There. That's the short version of my response.

Hallelujah--holy shit! Where's the Tylenol?!

Herr Vogler said...

Actually, Wagner isn't over-orchestrated, often just badly played.

People think that all of his music is big and bombastic when, in fact, it's just the music people know of his that's such. Just because he calls for an armada of harps and a phalanx of french horns doesn't mean he uses them all the time. Actually, he rarely used the whole orchestra at one time. There are times when it almost sounds like chamber music! It just has to be molded in the hands of a master conductor like Pierre Boulez in order to get all the subtle gradations in timbre and clarity of line. That's just not what people think of when they hear Wagner. (And say what you want about ole' Pierre, he's a helluva conductor when it comes to balancing large orchestral textures.)

And as far as Dream Meditations is concerned I'm the one who thinks it's over-orchestrated in a few places.

the warrior bard said...

I know all that about Wagner and more. I wasn't even coming close to saying he uses big, bombastic over-orchestration all the time. Just pointing out the fact that he does so at all. When he does, it works, so he gets away with it.

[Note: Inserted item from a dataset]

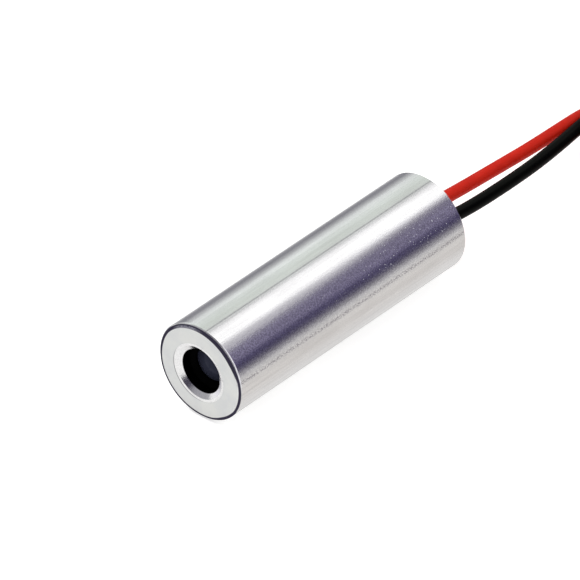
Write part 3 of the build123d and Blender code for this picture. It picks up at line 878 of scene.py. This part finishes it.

If you say so, you say so. All I'm saying is, if this turns into a bar brawl with committee members, I got your back.

the warrior bard said...

I also feel my thesis would be considered too "conservative" to accept, ironically enough. I also think it's under-orchestrated, but that's a blog post for another time.

Reed said...

big ups to you for submitting! teach me.

the warrior bard said...

Show us the ways of the composer.

Herr Vogler said...

Did I miss something? Did I get promoted?

I haven't composed anything for weeks. Furthermore I decided a week ago that I'm taking a bit of a sabbatical as well.

I can't remember how long it's been since I slept so well.